Long Documents

Saturday, December 3, 2011

So what is "Culture" in Honduras these days?

In what could be a metaphor for its current state, on November 17, the Ministry of Culture, Art, and Sports left a semi-trailer containing its mobile stage blocking a lane of a major thoroughfare in downtown Tegucigalpa. The Ministry has consistently declined to loan the stage for programming when requested. It is a former asset that simply has become an abandoned truck load.

Last year the Ministry discontinued the BiblioBus, a mobile Library that visited remote communities, only allowing it to travel if the community paid for the fuel consumed and provided lodging and meals for the staff.

So what is SCAD doing with its funds this year?

The press coverage we have found covers only a few events, but those tell an interesting story: continuing a trend begun by Myrna Castro, appointed to run the ministry during the de facto regime of Roberto Micheletti, the events SCAD promoted this year seem to have less to do with awareness of Honduras' own culture, and more to do with implementing a weak reflection of a global kind of "culture".

Not that there is all that much to judge by. Press reports show that the ministry has done some of what we might think of as its normal honorific activities, awarding certificates to some athletes, awarded the medals of art and literature (but not science). It has also published some books.

All of this took place in Tegucigalpa. What has SCAD done for the rest of the country?

At least one press critic answers that question: nothing.

In an editorial in La Tribuna, Miguel Osmundo Mejia Erazo says
The reality is that little or nothing has been done by Culture, Art, and Honduran Sports...

That's not entirely accurate. The ministry funded a concert performance of Carmina Burana, the cantata by German composer Carl Orff. The ministry also partially funded an international food festival.

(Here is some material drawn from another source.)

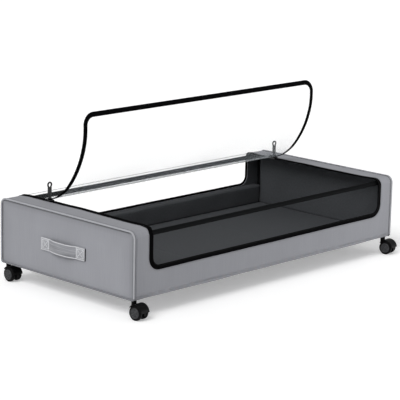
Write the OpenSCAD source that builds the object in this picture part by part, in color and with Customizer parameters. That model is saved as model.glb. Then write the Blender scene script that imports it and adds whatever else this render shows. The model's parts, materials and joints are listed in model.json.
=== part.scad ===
// Under bed storage box: a soft fabric cover over a frame of steel tubes, with a
// stiff floor board, a clear lid that zips round the opening, a carrying strap on
// each end and four swivelling twin-wheel casters.
//
// Lengths are in millimetres and angles in degrees. The floor that the box stands
// on is z = 0, the long side runs along X and the front is at -Y. The origin is
// the middle of the floor area.

/* [Box] */
// Length of the box over its end seams
box_l = 800; // [600:10:1000]
// Width of the box from front to back
box_w = 400; // [380:10:500]
// Height of the fabric box above its casters
box_h = 139; // [130:1:200]
// Radius of the long top edges
edge_r = 15; // [14:1:20]
// Radius of the long bottom edges
base_r = 6; // [4:1:8]
// Thickness of the cover fabric
cover_t = 2; // [1:0.5:2.5]
// Width of the piping round the end panels
piping_w = 3; // [2:0.5:4]
// How far the piping stands proud of the fabric
piping_out = 1.2; // [0.5:0.1:2]

/* [Opening] */
// Width of the fabric margin left at each end of the opening
margin_w = 50; // [40:1:70]
// Height of the long side windows' lower edge above the bottom of the cover
sill_h = 59; // [40:1:70]
// Radius of the windows' lower corners
window_r = 28; // [15:1:35]
// Width of the zip tape
tape_w = 9; // [7:1:12]
// Thickness of the zip tape and teeth on the cover
tape_t = 1.2; // [0.8:0.1:1.6]
// How much of the tape is sewn on the fabric
tape_lap = 5; // [4:0.5:6]

/* [Frame] */
// Outer diameter of the frame tubes
rod_d = 10; // [8:0.5:10]
// Wall thickness of the frame tubes
rod_wall = 1; // [0.8:0.1:1.5]
// Distance of the tube centres from the outside of the cover
rod_inset = 11; // [11:0.5:14]
// How much thicker than the tubes a corner connector is on each side
knuckle_t = 2.5; // [2:0.1:3]
// Length of a connector's arm outside the tube
knuckle_l = 9; // [8:0.5:14]
// Length of a connector's spigot inside the tube
spigot_l = 20; // [12:1:30]
// Number of cross tubes under the floor board
cross_n = 4; // [2:1:5]
// Thickness of the floor board
board_t = 3; // [2:0.5:5]
// Thickness of the lining
lining_t = 1.5; // [1:0.1:2]
// Gap between the corner connectors and the lining
lining_gap = 0.7; // [0.5:0.1:5]

/* [Handle] */
// Length of the handle strap along the end panel
strap_l = 130; // [110:1:160]
// Width of the strap webbing
strap_w = 26; // [20:1:32]
// Thickness of the strap webbing
strap_t = 2; // [1.5:0.1:3]
// Length of the stitched pad at each end of the strap
pad_l = 28; // [20:1:34]
// How far the strap bows out from the end panel
strap_bow = 12; // [9:1:18]
// Height of the strap's middle above the bottom of the cover
strap_z = 68.5; // [50:0.5:90]

/* [Lid] */
// Distance of the lid's fold line from the middle of the box
fold_y = 100; // [60:5:120]
// Length of one strip of the lid
strip_l = 47; // [30:1:48]
// Thickness of the clear sheet
sheet_t = 0.8; // [0.5:0.1:1]
// Thickness of the lid's edge tape
lid_tape_t = 1.6; // [1.2:0.1:2]
// Width of the tape on the lid's free edge
free_tape_w = 11; // [9:1:14]
// Radius of the lid's free corners
corner_r = 27; // [18:1:32]
// Angle by which the lid rises at its fold line
rise_1 = 31; // [10:1:40]
// Angle that the second strip adds
rise_2 = 21; // [0:1:30]
// Angle that the third strip adds
rise_3 = 12; // [0:1:30]
// Angle that the fourth strip adds
rise_4 = 13; // [0:1:30]
// Angle that the fifth strip adds
rise_5 = 17; // [0:1:30]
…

We cannot help hearing echoes of the Euro-centric "fashion is culture, also" of the lamented Castro in these decisions about where to invest the ministry's resources. We happen to love Carmina Burana, but there is a lot of Honduran music that doesn't appear to be on the radar screen of the new ministry.

This move to a vision of high "culture" located somewhere outside Honduras also calls for renewed reflection on the famous interview in which Bernard Martinez provided his own definition of culture as a quality of the individual person.

At the time, we confessed to being uncertain if we understood the minister. It now seems clear that we did.

What he thinks his ministry should promote is not the distinctive practices of a people that mark their historical presence.

It is culture in the sense of "someone with culture", someone who has cultivated a set of values and behaviors, historically usually those of a restricted class set as the standard for others. Culture as fashion; culture as European symphonic music; but where is the culture that only the Honduran ministry could possibly encourage?